> **What to produce**: Copy out all the lines in the records that include the word "loose".
═══
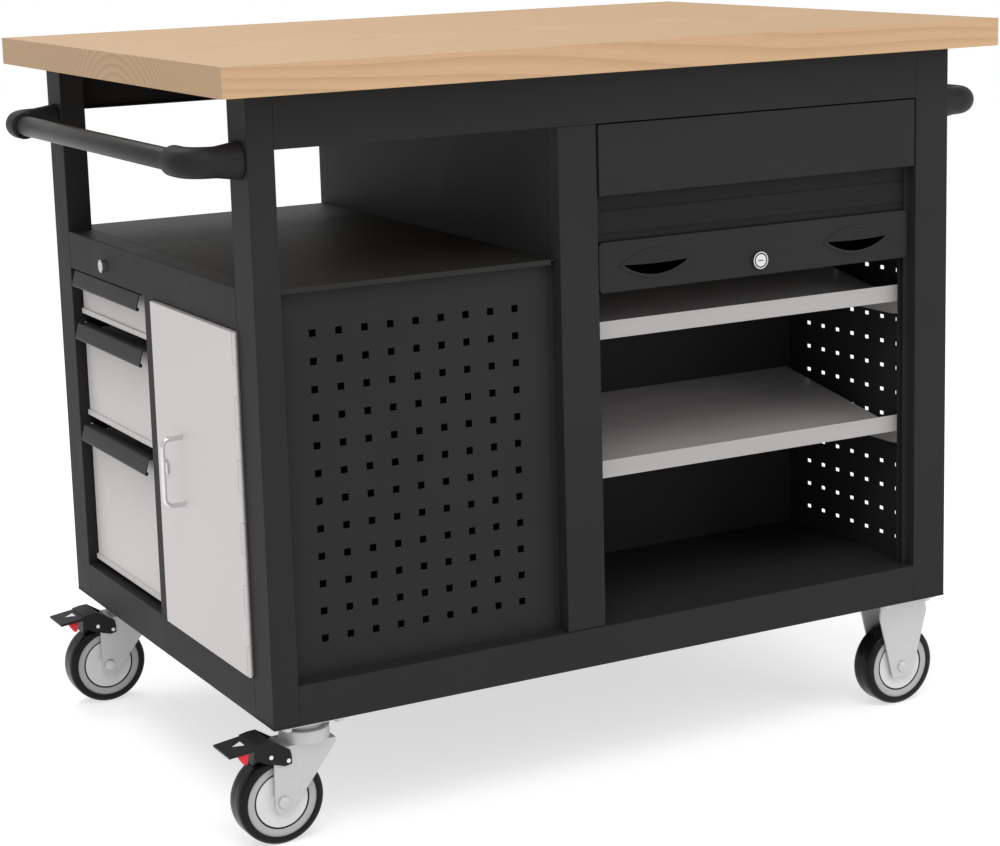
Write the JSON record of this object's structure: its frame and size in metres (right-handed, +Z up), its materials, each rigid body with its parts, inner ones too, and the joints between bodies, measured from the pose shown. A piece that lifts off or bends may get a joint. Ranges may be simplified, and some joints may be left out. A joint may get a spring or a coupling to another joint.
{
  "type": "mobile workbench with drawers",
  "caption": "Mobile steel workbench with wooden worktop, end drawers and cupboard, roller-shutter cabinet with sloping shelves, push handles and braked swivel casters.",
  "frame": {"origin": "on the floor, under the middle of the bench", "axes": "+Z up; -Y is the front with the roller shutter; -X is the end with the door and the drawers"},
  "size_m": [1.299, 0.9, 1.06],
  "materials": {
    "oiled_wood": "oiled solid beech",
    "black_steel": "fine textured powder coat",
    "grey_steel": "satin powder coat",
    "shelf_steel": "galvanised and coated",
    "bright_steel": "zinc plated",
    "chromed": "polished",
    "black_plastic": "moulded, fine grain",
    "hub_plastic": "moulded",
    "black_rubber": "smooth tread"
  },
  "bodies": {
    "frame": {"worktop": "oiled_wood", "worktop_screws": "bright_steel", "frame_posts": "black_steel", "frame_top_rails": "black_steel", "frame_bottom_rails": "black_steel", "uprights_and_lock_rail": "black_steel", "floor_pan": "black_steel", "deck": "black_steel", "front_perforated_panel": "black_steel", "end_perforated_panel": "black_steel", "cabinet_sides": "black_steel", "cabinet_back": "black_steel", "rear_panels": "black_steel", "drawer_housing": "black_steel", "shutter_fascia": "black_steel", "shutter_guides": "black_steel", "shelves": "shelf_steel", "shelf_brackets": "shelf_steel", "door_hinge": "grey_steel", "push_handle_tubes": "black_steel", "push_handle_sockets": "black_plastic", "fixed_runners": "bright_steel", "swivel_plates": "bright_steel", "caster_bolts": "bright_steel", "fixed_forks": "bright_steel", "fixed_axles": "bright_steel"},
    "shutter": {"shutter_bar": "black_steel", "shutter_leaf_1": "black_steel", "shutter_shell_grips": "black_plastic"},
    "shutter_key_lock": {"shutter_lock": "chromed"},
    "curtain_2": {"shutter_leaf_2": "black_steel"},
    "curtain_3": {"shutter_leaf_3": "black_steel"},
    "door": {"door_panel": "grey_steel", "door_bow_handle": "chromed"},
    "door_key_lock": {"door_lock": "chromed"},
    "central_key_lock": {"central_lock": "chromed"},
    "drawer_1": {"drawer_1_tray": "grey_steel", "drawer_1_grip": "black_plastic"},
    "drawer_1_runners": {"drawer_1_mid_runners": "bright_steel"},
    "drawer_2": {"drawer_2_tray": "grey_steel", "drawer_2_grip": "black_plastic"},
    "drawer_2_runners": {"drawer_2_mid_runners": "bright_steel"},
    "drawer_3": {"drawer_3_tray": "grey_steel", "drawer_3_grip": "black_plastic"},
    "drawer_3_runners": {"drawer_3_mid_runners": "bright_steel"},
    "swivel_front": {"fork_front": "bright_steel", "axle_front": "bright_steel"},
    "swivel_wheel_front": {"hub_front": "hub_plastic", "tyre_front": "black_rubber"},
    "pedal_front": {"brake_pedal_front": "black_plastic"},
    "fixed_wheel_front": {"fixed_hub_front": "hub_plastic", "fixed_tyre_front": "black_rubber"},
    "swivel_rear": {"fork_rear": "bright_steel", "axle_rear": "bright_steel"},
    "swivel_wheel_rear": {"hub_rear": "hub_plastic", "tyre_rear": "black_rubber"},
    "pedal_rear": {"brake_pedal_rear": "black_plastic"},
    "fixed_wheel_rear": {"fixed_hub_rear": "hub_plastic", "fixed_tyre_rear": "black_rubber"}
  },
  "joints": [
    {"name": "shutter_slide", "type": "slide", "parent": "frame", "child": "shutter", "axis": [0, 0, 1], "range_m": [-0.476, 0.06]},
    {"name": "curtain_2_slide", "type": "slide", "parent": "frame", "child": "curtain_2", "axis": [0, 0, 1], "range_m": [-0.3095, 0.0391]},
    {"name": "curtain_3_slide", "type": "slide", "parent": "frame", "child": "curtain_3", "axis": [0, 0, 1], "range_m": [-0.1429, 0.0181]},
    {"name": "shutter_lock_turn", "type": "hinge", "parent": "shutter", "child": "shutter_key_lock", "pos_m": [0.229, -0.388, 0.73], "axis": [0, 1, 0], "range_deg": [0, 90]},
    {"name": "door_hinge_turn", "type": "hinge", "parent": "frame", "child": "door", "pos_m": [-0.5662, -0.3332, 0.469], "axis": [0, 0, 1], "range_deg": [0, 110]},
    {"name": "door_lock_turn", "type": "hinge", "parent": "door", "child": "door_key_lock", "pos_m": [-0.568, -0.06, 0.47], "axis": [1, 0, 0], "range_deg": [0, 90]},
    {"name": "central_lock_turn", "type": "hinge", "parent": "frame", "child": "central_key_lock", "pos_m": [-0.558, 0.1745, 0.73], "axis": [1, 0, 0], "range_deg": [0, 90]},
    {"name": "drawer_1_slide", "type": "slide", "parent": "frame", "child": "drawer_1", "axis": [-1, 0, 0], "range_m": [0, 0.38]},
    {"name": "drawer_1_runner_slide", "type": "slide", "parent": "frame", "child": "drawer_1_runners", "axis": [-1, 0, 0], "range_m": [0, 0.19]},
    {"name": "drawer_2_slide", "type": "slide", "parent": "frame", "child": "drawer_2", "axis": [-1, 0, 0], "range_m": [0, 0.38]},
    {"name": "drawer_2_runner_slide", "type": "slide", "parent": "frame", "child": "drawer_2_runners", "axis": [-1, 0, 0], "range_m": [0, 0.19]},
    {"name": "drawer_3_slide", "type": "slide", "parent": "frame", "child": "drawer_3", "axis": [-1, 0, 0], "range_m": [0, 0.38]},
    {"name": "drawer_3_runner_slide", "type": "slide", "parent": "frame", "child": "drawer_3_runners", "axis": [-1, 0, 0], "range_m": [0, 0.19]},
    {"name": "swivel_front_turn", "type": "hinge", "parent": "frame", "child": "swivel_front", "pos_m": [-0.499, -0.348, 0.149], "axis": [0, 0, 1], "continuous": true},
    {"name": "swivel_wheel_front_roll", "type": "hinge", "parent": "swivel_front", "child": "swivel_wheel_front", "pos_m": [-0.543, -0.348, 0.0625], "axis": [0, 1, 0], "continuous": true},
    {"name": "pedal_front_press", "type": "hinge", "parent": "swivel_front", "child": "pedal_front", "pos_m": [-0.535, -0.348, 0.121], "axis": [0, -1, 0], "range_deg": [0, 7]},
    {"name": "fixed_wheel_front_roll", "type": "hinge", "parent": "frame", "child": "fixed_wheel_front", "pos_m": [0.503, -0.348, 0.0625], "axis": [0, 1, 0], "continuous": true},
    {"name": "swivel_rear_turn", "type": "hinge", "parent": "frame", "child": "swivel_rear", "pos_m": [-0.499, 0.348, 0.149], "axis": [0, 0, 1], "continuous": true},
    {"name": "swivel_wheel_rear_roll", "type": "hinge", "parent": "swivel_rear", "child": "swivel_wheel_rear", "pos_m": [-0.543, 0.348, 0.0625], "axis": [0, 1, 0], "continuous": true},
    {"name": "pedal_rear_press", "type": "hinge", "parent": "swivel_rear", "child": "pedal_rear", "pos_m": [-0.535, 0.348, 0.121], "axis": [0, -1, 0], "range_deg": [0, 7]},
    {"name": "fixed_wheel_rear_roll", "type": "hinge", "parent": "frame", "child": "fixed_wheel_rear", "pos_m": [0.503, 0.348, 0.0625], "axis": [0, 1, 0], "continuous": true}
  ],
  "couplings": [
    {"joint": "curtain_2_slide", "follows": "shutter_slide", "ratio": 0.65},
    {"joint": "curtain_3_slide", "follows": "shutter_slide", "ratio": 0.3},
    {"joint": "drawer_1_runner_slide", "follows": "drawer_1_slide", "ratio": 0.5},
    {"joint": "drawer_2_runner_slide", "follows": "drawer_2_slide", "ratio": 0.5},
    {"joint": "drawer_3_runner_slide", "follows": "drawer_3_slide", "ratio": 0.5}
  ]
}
═══
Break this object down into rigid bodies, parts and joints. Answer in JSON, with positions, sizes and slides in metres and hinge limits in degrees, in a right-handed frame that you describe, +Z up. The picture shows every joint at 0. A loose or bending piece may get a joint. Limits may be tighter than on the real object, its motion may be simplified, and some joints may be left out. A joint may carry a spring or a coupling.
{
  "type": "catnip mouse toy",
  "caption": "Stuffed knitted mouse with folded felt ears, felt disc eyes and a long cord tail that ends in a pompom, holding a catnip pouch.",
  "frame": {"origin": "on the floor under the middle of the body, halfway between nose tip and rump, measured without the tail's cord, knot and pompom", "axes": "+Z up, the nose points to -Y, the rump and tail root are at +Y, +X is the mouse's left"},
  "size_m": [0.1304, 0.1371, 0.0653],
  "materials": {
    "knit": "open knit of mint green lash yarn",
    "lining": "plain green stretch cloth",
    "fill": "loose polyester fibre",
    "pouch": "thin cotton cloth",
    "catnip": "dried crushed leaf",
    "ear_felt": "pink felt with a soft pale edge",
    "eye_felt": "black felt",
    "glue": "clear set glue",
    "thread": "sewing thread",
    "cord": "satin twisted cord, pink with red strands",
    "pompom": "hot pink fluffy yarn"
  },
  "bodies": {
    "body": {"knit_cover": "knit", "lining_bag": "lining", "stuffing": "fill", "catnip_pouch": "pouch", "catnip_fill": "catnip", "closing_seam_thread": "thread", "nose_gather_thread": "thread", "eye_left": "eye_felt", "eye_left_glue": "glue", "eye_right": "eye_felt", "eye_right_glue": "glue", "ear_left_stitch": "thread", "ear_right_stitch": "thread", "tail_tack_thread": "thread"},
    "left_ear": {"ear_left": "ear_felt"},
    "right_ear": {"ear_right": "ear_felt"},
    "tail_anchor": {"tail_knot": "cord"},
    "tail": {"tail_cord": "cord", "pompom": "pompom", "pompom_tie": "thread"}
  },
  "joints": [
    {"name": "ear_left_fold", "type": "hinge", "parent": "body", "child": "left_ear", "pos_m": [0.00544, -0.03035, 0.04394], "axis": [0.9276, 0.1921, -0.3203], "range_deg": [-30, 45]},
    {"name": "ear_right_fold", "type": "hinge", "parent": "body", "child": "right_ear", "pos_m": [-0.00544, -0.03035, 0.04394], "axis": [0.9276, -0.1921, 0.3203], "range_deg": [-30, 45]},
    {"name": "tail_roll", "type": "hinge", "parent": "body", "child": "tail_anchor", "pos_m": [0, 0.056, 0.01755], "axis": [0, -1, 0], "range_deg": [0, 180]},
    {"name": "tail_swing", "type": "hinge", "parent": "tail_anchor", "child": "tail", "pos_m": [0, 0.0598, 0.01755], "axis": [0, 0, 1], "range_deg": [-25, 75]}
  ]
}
═══
> **Worked answer**:
Break this object down into rigid bodies, parts and joints. Answer in JSON, with positions, sizes and slides in metres and hinge limits in degrees, in a right-handed frame that you describe, +Z up. The picture shows every joint at 0. A loose or bending piece may get a joint. Limits may be tighter than on the real object, its motion may be simplified, and some joints may be left out. A joint may carry a spring or a coupling.
    "fill": "loose polyester fibre",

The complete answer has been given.